▶ [Material provided]
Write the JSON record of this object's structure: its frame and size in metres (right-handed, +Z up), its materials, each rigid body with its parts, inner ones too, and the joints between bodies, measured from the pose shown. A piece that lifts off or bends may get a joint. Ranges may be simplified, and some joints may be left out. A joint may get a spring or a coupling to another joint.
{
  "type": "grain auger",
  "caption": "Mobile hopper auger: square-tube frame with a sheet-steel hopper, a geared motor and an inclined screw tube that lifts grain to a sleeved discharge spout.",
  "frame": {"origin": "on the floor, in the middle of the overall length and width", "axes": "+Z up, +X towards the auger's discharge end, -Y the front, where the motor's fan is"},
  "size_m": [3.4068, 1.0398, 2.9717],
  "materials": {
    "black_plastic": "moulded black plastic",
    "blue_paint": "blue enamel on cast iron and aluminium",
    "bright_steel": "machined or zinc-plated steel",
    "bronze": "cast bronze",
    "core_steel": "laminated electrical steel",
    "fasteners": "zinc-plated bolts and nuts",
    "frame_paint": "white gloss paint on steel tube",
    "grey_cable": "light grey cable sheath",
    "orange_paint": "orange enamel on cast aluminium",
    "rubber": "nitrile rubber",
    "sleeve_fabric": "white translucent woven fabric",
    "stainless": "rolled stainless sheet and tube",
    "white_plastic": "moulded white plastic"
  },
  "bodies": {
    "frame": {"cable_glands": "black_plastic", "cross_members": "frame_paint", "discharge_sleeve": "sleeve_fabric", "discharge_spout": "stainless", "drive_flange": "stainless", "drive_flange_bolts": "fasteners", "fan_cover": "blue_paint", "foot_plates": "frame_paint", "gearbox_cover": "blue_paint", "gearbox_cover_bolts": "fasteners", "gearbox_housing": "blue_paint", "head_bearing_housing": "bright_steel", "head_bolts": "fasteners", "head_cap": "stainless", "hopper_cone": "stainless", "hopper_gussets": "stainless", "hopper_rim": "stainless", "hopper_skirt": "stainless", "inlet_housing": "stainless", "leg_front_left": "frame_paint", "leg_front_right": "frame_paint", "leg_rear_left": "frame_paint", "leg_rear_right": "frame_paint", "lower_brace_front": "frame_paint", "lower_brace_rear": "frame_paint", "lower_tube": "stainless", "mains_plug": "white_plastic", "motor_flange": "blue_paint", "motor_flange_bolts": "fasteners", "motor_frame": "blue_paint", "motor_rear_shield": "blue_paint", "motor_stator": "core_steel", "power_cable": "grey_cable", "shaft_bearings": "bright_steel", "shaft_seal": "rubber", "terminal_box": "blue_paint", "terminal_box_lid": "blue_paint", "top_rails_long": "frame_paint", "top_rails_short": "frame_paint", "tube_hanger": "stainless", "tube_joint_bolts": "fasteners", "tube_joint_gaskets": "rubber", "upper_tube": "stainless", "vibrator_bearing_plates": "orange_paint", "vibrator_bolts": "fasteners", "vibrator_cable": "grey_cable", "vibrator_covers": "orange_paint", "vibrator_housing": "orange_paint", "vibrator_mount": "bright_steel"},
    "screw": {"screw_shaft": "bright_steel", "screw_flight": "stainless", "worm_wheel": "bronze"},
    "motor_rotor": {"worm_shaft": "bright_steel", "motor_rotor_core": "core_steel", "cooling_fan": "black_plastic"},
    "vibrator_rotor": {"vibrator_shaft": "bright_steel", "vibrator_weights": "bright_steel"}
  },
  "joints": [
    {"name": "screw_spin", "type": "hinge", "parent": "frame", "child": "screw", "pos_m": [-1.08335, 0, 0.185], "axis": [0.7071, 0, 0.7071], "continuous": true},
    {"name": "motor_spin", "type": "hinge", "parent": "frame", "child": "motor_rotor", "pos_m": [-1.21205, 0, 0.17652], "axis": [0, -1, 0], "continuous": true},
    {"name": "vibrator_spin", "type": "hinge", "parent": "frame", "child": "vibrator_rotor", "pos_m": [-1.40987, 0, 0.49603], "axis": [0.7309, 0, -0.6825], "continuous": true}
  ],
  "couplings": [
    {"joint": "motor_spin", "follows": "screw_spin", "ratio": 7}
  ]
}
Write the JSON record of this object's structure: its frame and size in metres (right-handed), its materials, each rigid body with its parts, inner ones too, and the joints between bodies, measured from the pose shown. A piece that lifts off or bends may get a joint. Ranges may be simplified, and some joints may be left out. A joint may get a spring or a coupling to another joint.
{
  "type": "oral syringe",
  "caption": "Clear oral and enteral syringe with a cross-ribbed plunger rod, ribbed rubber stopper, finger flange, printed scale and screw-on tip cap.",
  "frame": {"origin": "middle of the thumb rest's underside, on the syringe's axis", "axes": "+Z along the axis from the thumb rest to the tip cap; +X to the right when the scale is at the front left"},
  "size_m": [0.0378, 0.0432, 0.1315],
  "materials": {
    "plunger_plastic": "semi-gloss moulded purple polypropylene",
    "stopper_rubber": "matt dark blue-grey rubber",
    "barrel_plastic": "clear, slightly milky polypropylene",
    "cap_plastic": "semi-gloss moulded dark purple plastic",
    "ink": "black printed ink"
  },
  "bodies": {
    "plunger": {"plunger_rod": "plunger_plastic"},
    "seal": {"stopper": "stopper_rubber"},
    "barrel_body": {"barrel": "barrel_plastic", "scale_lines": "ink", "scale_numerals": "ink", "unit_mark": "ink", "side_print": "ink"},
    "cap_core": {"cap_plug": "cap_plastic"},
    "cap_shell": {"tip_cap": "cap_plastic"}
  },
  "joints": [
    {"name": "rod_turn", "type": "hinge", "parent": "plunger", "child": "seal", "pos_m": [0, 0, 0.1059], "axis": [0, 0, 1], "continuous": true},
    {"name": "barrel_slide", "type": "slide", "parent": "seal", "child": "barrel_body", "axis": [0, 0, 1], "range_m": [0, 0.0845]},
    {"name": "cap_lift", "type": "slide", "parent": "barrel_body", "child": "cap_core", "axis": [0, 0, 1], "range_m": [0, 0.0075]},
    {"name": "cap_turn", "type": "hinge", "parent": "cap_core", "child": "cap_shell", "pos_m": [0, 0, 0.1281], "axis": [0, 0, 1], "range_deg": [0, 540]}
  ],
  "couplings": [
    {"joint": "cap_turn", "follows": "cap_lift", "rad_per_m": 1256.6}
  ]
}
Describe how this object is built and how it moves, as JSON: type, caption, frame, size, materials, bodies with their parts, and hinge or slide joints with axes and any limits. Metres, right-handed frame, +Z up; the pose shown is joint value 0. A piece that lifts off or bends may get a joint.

▶ [Given task] Each record above should be returned exactly as it appears.

▶ [Task output]
Write the JSON record of this object's structure: its frame and size in metres (right-handed, +Z up), its materials, each rigid body with its parts, inner ones too, and the joints between bodies, measured from the pose shown. A piece that lifts off or bends may get a joint. Ranges may be simplified, and some joints may be left out. A joint may get a spring or a coupling to another joint.
{
  "type": "grain auger",
  "caption": "Mobile hopper auger: square-tube frame with a sheet-steel hopper, a geared motor and an inclined screw tube that lifts grain to a sleeved discharge spout.",
  "frame": {"origin": "on the floor, in the middle of the overall length and width", "axes": "+Z up, +X towards the auger's discharge end, -Y the front, where the motor's fan is"},
  "size_m": [3.4068, 1.0398, 2.9717],
  "materials": {
    "black_plastic": "moulded black plastic",
    "blue_paint": "blue enamel on cast iron and aluminium",
    "bright_steel": "machined or zinc-plated steel",
    "bronze": "cast bronze",
    "core_steel": "laminated electrical steel",
    "fasteners": "zinc-plated bolts and nuts",
    "frame_paint": "white gloss paint on steel tube",
    "grey_cable": "light grey cable sheath",
    "orange_paint": "orange enamel on cast aluminium",
    "rubber": "nitrile rubber",
    "sleeve_fabric": "white translucent woven fabric",
    "stainless": "rolled stainless sheet and tube",
    "white_plastic": "moulded white plastic"
  },
  "bodies": {
    "frame": {"cable_glands": "black_plastic", "cross_members": "frame_paint", "discharge_sleeve": "sleeve_fabric", "discharge_spout": "stainless", "drive_flange": "stainless", "drive_flange_bolts": "fasteners", "fan_cover": "blue_paint", "foot_plates": "frame_paint", "gearbox_cover": "blue_paint", "gearbox_cover_bolts": "fasteners", "gearbox_housing": "blue_paint", "head_bearing_housing": "bright_steel", "head_bolts": "fasteners", "head_cap": "stainless", "hopper_cone": "stainless", "hopper_gussets": "stainless", "hopper_rim": "stainless", "hopper_skirt": "stainless", "inlet_housing": "stainless", "leg_front_left": "frame_paint", "leg_front_right": "frame_paint", "leg_rear_left": "frame_paint", "leg_rear_right": "frame_paint", "lower_brace_front": "frame_paint", "lower_brace_rear": "frame_paint", "lower_tube": "stainless", "mains_plug": "white_plastic", "motor_flange": "blue_paint", "motor_flange_bolts": "fasteners", "motor_frame": "blue_paint", "motor_rear_shield": "blue_paint", "motor_stator": "core_steel", "power_cable": "grey_cable", "shaft_bearings": "bright_steel", "shaft_seal": "rubber", "terminal_box": "blue_paint", "terminal_box_lid": "blue_paint", "top_rails_long": "frame_paint", "top_rails_short": "frame_paint", "tube_hanger": "stainless", "tube_joint_bolts": "fasteners", "tube_joint_gaskets": "rubber", "upper_tube": "stainless", "vibrator_bearing_plates": "orange_paint", "vibrator_bolts": "fasteners", "vibrator_cable": "grey_cable", "vibrator_covers": "orange_paint", "vibrator_housing": "orange_paint", "vibrator_mount": "bright_steel"},
    "screw": {"screw_shaft": "bright_steel", "screw_flight": "stainless", "worm_wheel": "bronze"},
    "motor_rotor": {"worm_shaft": "bright_steel", "motor_rotor_core": "core_steel", "cooling_fan": "black_plastic"},
    "vibrator_rotor": {"vibrator_shaft": "bright_steel", "vibrator_weights": "bright_steel"}
  },
  "joints": [
    {"name": "screw_spin", "type": "hinge", "parent": "frame", "child": "screw", "pos_m": [-1.08335, 0, 0.185], "axis": [0.7071, 0, 0.7071], "continuous": true},
    {"name": "motor_spin", "type": "hinge", "parent": "frame", "child": "motor_rotor", "pos_m": [-1.21205, 0, 0.17652], "axis": [0, -1, 0], "continuous": true},
    {"name": "vibrator_spin", "type": "hinge", "parent": "frame", "child": "vibrator_rotor", "pos_m": [-1.40987, 0, 0.49603], "axis": [0.7309, 0, -0.6825], "continuous": true}
  ],
  "couplings": [
    {"joint": "motor_spin", "follows": "screw_spin", "ratio": 7}
  ]
}
Write the JSON record of this object's structure: its frame and size in metres (right-handed), its materials, each rigid body with its parts, inner ones too, and the joints between bodies, measured from the pose shown. A piece that lifts off or bends may get a joint. Ranges may be simplified, and some joints may be left out. A joint may get a spring or a coupling to another joint.
{
  "type": "oral syringe",
  "caption": "Clear oral and enteral syringe with a cross-ribbed plunger rod, ribbed rubber stopper, finger flange, printed scale and screw-on tip cap.",
  "frame": {"origin": "middle of the thumb rest's underside, on the syringe's axis", "axes": "+Z along the axis from the thumb rest to the tip cap; +X to the right when the scale is at the front left"},
  "size_m": [0.0378, 0.0432, 0.1315],
  "materials": {
    "plunger_plastic": "semi-gloss moulded purple polypropylene",
    "stopper_rubber": "matt dark blue-grey rubber",
    "barrel_plastic": "clear, slightly milky polypropylene",
    "cap_plastic": "semi-gloss moulded dark purple plastic",
    "ink": "black printed ink"
  },
  "bodies": {
    "plunger": {"plunger_rod": "plunger_plastic"},
    "seal": {"stopper": "stopper_rubber"},
    "barrel_body": {"barrel": "barrel_plastic", "scale_lines": "ink", "scale_numerals": "ink", "unit_mark": "ink", "side_print": "ink"},
    "cap_core": {"cap_plug": "cap_plastic"},
    "cap_shell": {"tip_cap": "cap_plastic"}
  },
  "joints": [
    {"name": "rod_turn", "type": "hinge", "parent": "plunger", "child": "seal", "pos_m": [0, 0, 0.1059], "axis": [0, 0, 1], "continuous": true},
    {"name": "barrel_slide", "type": "slide", "parent": "seal", "child": "barrel_body", "axis": [0, 0, 1], "range_m": [0, 0.0845]},
    {"name": "cap_lift", "type": "slide", "parent": "barrel_body", "child": "cap_core", "axis": [0, 0, 1], "range_m": [0, 0.0075]},
    {"name": "cap_turn", "type": "hinge", "parent": "cap_core", "child": "cap_shell", "pos_m": [0, 0, 0.1281], "axis": [0, 0, 1], "range_deg": [0, 540]}
  ],
  "couplings": [
    {"joint": "cap_turn", "follows": "cap_lift", "rad_per_m": 1256.6}
  ]
}
Describe how this object is built and how it moves, as JSON: type, caption, frame, size, materials, bodies with their parts, and hinge or slide joints with axes and any limits. Metres, right-handed frame, +Z up; the pose shown is joint value 0. A piece that lifts off or bends may get a joint.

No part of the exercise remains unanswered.